How I would set it up for UK conditions
For a 29 x 2.4 Super Trail on a 30mm rim, my starting point is 20-22 psi up front and 23-26 psi out back for an average-weight rider. If you are heavier, ride harder, or run a wider rim, add 1-3 psi; if you are light and on smoother ground, you can go a little lower, but only if the casing and rim support it. I would rather lose a fraction of grip than punish the sidewall every ride.
Tubeless is the sensible way to run it. The tyre seats well when the tape, bead and rim are in order, and the whole point of this design is to let you exploit lower pressures without a tube pinching on every square-edged rock. If you are the sort of rider who regularly smashes through rock gardens or runs e-MTB torque on rough descents, a small insert can make the ride feel calmer without needing to overinflate the tyre.
The biggest mistake is buying the strongest casing available because it sounds safer. On the front wheel, overbuilding the tyre can make it feel dead and expensive; on the rear, underbuilding it can lead to squirm and cuts. Match the casing to the wheel position, not to the marketing name. That brings us to the part that actually determines value on the bike, not just on paper.
Where it earns its keep and where it does not
I would buy the Magic Mary if I rode steep, wet, loose, or rocky terrain often enough that front-wheel confidence changes the whole ride. It is also an easy recommendation for aggressive e-MTBs, park bikes, and anyone who is tired of second-guessing front-end grip on British off-camber trails.
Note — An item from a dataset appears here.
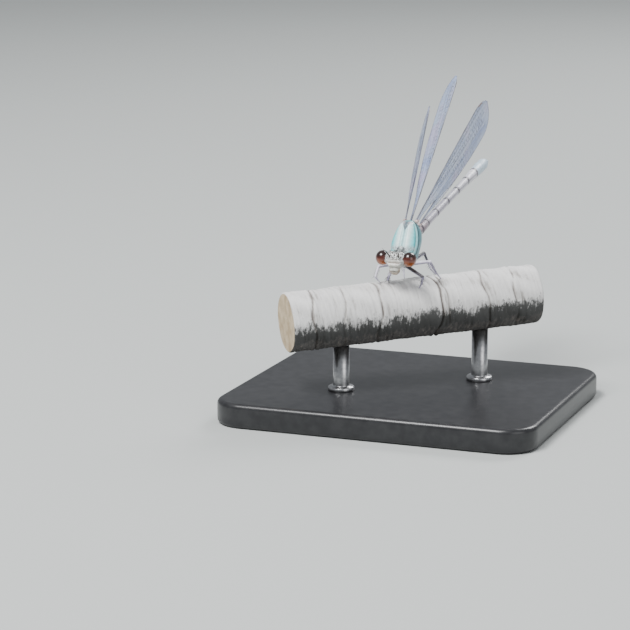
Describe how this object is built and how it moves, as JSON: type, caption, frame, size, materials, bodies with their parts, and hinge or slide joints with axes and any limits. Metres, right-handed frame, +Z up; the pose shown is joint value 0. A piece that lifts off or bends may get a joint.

I would skip it if most of your riding is marathon pace, dry trail centres, or XC loops where every extra gram and watt matters. In that case, a lighter trail tyre will make the bike feel more alive, and the loss in outright grip will not cost you much because the terrain never asks for that much tyre anyway.
My honest verdict is that the Magic Mary is still one of the safest purchases in the aggressive MTB category, but only if you accept what it is: a tyre that buys control with weight, price, and drag. Choose the casing first, keep the compound simple, and it will feel excellent; ignore the trade-offs, and it will feel like overkill.